CHI DITE CHE IO SIA?

Anno 2007

 

Certezze che vanno, certezze che restano

 

Quest’anno, nel Laboratorio di religione della Comunità di San Paolo, abbiamo cercato di avvicinarci a Gesù di Nazareth così come appare dai racconti evangelici.

Molte certezze, assai diffuse nell’immaginazione comune, si sono appannate. Alcune invece sono apparse con grande e luminosa chiarezza.

La prima certezza a vacillare è stata circa la nascita di Gesù a Betlemme, con tutta la storia, splendidamente raccontata nel Vangelo di Luca, delle apparizioni di angeli e dei giochi di luce delle stelle. Nulla di certo sappiamo sulla nascita di Gesù e la storia raccontata dal Vangelo di Luca e, più brevemente, da quello di Matteo, è una bella costruzione, ricca di insegnamenti utili ma non documentabile storicamente. In compenso splende come il sole la certezza che Gesù è nato bambino fra i bambini, in un paese fra i paesi, da una mamma e un papà come tutti, in un popolo fra i popoli di questa terra e, dopo la discesa dello Spirito sulla sua persona, ha proclamato che la regalità di Dio avrebbe preso a manifestarsi in questo mondo dove regna invece la miseria e l’ingiustizia.

Gesù ha dimostrato che tutti, come lui, possiamo essere figli di Dio se rendiamo puro il nostro cuore  e sappiamo amare in modo disinteressato.

Gesù, quando andò sulle rive del Giordano a ricevere il battesimo di conversione che Giovanni il Battezzatore dava ai peccatori, fece finta di essere un peccatore come gli altri, solo per dimostrare di essere un osservante, oppure sentì veramente sulle sue spalle il peso del peccato del suo popolo e di tutta l’umanità? A noi è parso che fosse una falsa certezza pensare che Gesù abbia fatto finta di essere un uomo, nascondendo a tutti di essere il figlio di Dio. Quello che appare, secondo l’antica narrazione di Marco, è che Gesù, mescolato ai peccatori, passò inosservato. Solo Dio, dall’alto, come un falco, scorse in lui la purezza del cuore e la generosità senza limiti e lo ricolmò di Spirito. Gesù partì in quarta e gridò a tutti che la regalità di Dio avrebbe inondato tutti i cuori che a lui si fossero aperti. E anche questa è una certezza che splende.

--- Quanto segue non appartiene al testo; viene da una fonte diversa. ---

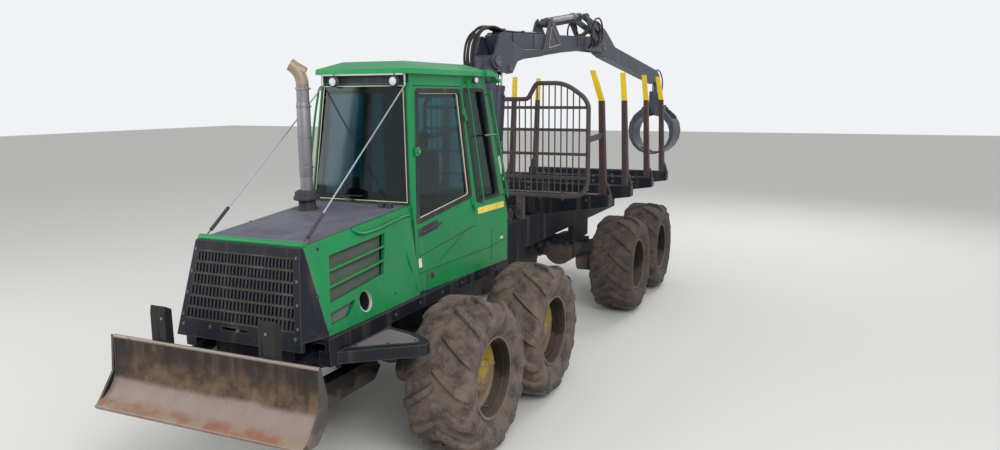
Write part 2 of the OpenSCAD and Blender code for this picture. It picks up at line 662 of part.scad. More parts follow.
// closed is the length between eyes with the rod fully in
module ram_barrel(closed, r, rod_r, pin_r, eye_w) {
    difference() {
        union() {
            pin_x(0, 0, pin_r * 1.9, -eye_w / 2, eye_w / 2);
            pin_y(0, 0, r, pin_r * 1.3, closed - pin_r * 2.6);
        }
        pin_x(0, 0, pin_r + run_fit, -r - eye_w, r + eye_w);
        block([-r - 1, -r - 1, -r - 1], [-eye_w / 2, pin_r * 3.4, r + 1]);
        block([eye_w / 2, -r - 1, -r - 1], [r + 1, pin_r * 3.4, r + 1]);
        pin_y(0, 0, rod_r + run_fit, pin_r * 2.4, closed);
    }
}
module ram_rod(closed, length, rod_r, pin_r, eye_w) {
    difference() {
        union() {
            pin_y(0, 0, rod_r, length - closed + pin_r * 2.6, length - pin_r);
            pin_x(length, 0, pin_r * 1.9, -eye_w / 2, eye_w / 2);
        }
        pin_x(length, 0, pin_r + 1, -eye_w, eye_w);
    }
}

blade_closed = span(blade_ram_foot, blade_ram_eye) - 1;
module blade_barrels() placed() color(frame_c) both_sides() translate([arm_x, 0, 0])
    ram_place(blade_ram_foot, blade_ram_eye) ram_barrel(blade_closed, 50, 28, eye_pin_r, ram_eye_w);
module blade_rods() placed() color(grey_c) both_sides() translate([arm_x, 0, 0])
    ram_place(blade_ram_foot, blade_ram_eye)
        ram_rod(blade_closed, span(blade_ram_foot, blade_ram_eye), 28, eye_pin_r, ram_eye_w);

// Centre joint: a steering pin with a roll bearing behind it

roll_z = 1060;
roll_r = 130;
bearing_front = joint_y + 130;
bearing_rear = joint_y + 230;
steer_z = roll_z;
steer_arm = 230;
steer_foot_x = 200;
steer_foot_y = 830;
module centre_joint() placed() color(frame_c) difference() {
    union() {
        pin_z(0, joint_y, joint_pin_r, ear_low_z - 10, ear_high_z + ear_t + 10);
        pin_z(0, joint_y, 115, ear_low_z + ear_t + seat_gap, ear_high_z - seat_gap);
        block([-110, joint_y, ear_low_z + ear_t + 20], [110, bearing_front + eps, ear_high_z - 20]);
        pin_y(0, roll_z, roll_r + 40, bearing_front, bearing_rear);
        // Arms that the steering cylinders push
        both_sides() for (z = [steer_z - ear_out, steer_z + ear_in])
            block([90, joint_y - 45, z], [steer_arm + 50, joint_y + 60, z + ear_out - ear_in]);
    }
    pin_y(0, roll_z, roll_r - 50 + run_fit, bearing_front + 20, bearing_rear + 1);
}

steer_foot = [steer_foot_x, steer_foot_y];
steer_eye = [steer_arm, joint_y];
steer_closed = 500;
// A steering cylinder lies level: y and z of the cylinder's own frame become x and y of the machine's
module steer_place(side) {
    mirror([side < 0 ? 1 : 0, 0, 0]) translate([steer_foot_x, steer_foot_y, steer_z])
        rotate([0, 0, atan2(steer_eye[1] - steer_foot[1], steer_eye[0] - steer_foot[0]) - 90])
            rotate([0, 90, 0]) children();
}
module steer_barrel(side) placed() color(frame_c) steer_place(side)
    ram_barrel(steer_closed, 45, 25, eye_pin_r, ram_eye_w);
module steer_rod(side) placed() color(grey_c) steer_place(side)
    ram_rod(steer_closed, span(steer_foot, steer_eye), 25, eye_pin_r, ram_eye_w);
module steer_barrel_left() steer_barrel(1);
module steer_barrel_right() steer_barrel(-1);
module steer_rod_left() steer_rod(1);
module steer_rod_right() steer_rod(-1);

// Rear frame

rear_beam_x = 200;
rear_beam_t = 90;
rear_beam_low = 1100;
rear_front = 1790;
base_z = 2000;
stake_w = 88;
stake_tip_w = 62;
stake_foot_z = rear_beam_z + 140;
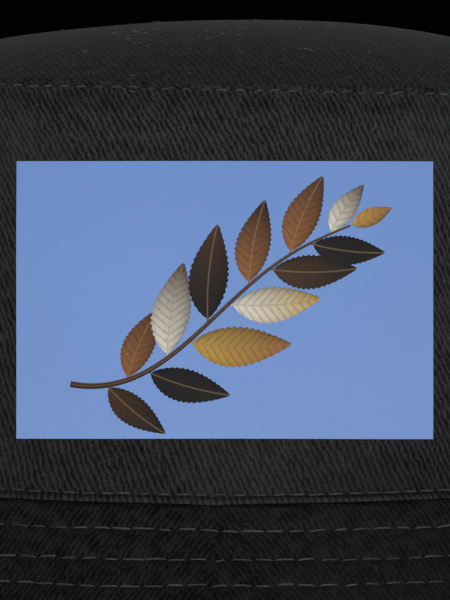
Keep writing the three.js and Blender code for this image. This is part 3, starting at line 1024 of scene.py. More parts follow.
class HAT_OT_side_panels(bpy.types.Operator):
    """Front and back halves of the crown's side, with their real eyelet holes"""

    bl_idname = "hat.side_panels"
    bl_label = "Side panels"

    def execute(self, context):
        scene = context.scene
        shape = scene.hat_shape
        cloth = scene.hat_cloth
        hem_offset, hem_climb = self.hem()
        hem_top = hem_climb[-1]
        margin = 5 * MM
        near_base = np.linspace(hem_top, margin, 14)[1:]
        near_top = shape.crown_height - np.linspace(margin, 0, 9)
        between = np.linspace(margin, shape.crown_height - margin, 78)[1:-1]
        climbs = np.concatenate([hem_climb, near_base, between, near_top])[:, None]
        offsets = np.zeros_like(climbs)
        offsets[: len(hem_offset), 0] = hem_offset
        for name, middle, facing in (("side_panel_front", 0.0, -1), ("side_panel_back", HALF_TURN, 1)):
            angles = np.linspace(middle - QUARTER_TURN, middle + QUARTER_TURN, 331)
            outer = crown_cloth(shape, cloth, angles[None], np.maximum(climbs, hem_top), offsets)
            outer[..., 2] += np.minimum(climbs - hem_top, 0)
            inner_climbs = np.maximum(climbs, 0.4 * MM)
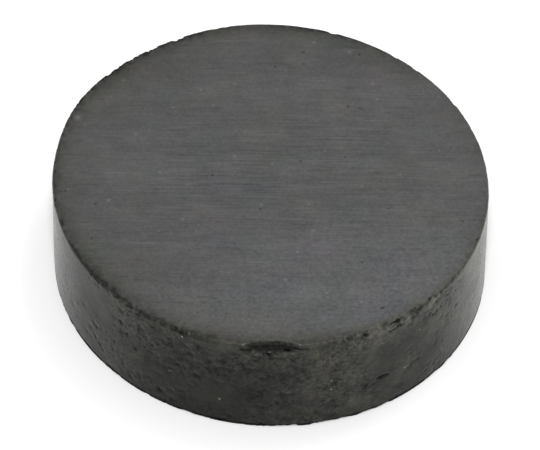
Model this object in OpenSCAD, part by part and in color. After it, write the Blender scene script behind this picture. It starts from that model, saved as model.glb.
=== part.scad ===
// Disc magnet of sintered ferrite: one solid piece, pressed in a round die, fired,
// and ground flat on both pole faces. Its edges are worn and chipped from handling.
// Frame: the axis of the disc is Z, and the origin is on it at the lower pole face.
// Azimuths are in degrees from +X, turning towards +Y.

/* [Disc] */
// Diameter of the fired round side
diameter = 18; // [8:0.5:60]
// Thickness between the two ground pole faces
thickness = 5; // [3:0.1:20]
// Radius that wear has put on the edge of the upper face
top_edge_r = 0.14; // [0.05:0.01:0.3]
// Radius that wear has put on the edge of the lower face
bottom_edge_r = 0.08; // [0.05:0.01:0.3]

/* [Front spall] */
// Azimuth of the long shallow flake that broke from the upper edge
spall_az = 271; // [0:1:359]
// Length of the flake along the edge
spall_len = 2.8; // [0.6:0.1:4]
// Depth of the flake, measured in from the sharp corner
spall_depth = 0.3; // [0.2:0.01:0.6]

/* [Small chips] */
// Azimuths of the chips at the back of the upper edge
back_chip_az = [31, 47, 54, 73]; // [0:1:359]
// Azimuths of the chips at the left of the upper edge
left_chip_az = [157, 187, 217, 230]; // [0:1:359]
// Azimuths of the chips at the front of the upper edge
front_chip_az = [236, 244, 251, 313]; // [0:1:359]
// Azimuths of the chips of the lower edge
foot_chip_az = [98, 196, 285]; // [0:1:359]
// Length of a small chip along the edge
chip_len = 0.8; // [0.3:0.05:1.2]
// Depth of a small chip, measured in from the sharp corner
chip_depth = 0.17; // [0.15:0.01:0.3]

/* [Gouges] */
// Azimuth at the middle of the two knocks beside each other on the upper edge
gouge_az = 305; // [0:1:359]
// Length of each gouge
gouge_len = 0.75; // [0.3:0.05:1.5]
// Width of each gouge at the surface
gouge_width = 0.12; // [0.05:0.01:0.25]
// Depth of each gouge, measured in from the sharp corner or from the round side
gouge_depth = 0.1; // [0.08:0.01:0.2]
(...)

I prodigi che Gesù compiva, guarendo i malati, cambiando l’acqua in vino o moltiplicando i pani non erano delle prove di bravura, per dimostrare che era un dio ma un modo di suscitare la fede in ciò che resta per sempre e che ci fa veramente figli di Dio. Il vino che avanza dopo il miracolo diventa acido ed i pani ammuffiscono. Tutti coloro che sono stati miracolati sono poi morti ugualmente di altre malattie e Lazzaro, che lui ha risuscitato, oggi non c’è più. Ciò che resta per sempre è di aver capito nella fede che l’amore guarisce le ferite e la solidarietà moltiplica il cibo.

Quando Gesù si accorse che la gente lo seguiva perché aveva dato loro del cibo, li rimproverò e li invitò a cibarsi della sua parola e della sua vita, perché lui era veramente pane che dura.

Molti lo abbandonarono ed anche i suoi familiari esitarono molto a credere in lui.

Così in croce ci finì solo. Solo poche donne gli furono fedeli nel momento più difficile. Quando poi capirono veramente che con lui non c’era da guadagnare né ricchezza né potenza, allora finalmente i discepoli credettero e, per loro, fu vivo e risorto.

Ancora oggi ci restano da capire molte cose, perché non si capisce a parole ma solo seguendolo.

Questo opuscolo racconta il nostro percorso che peraltro non è mai finito perché la strada da fare è ancora lunga.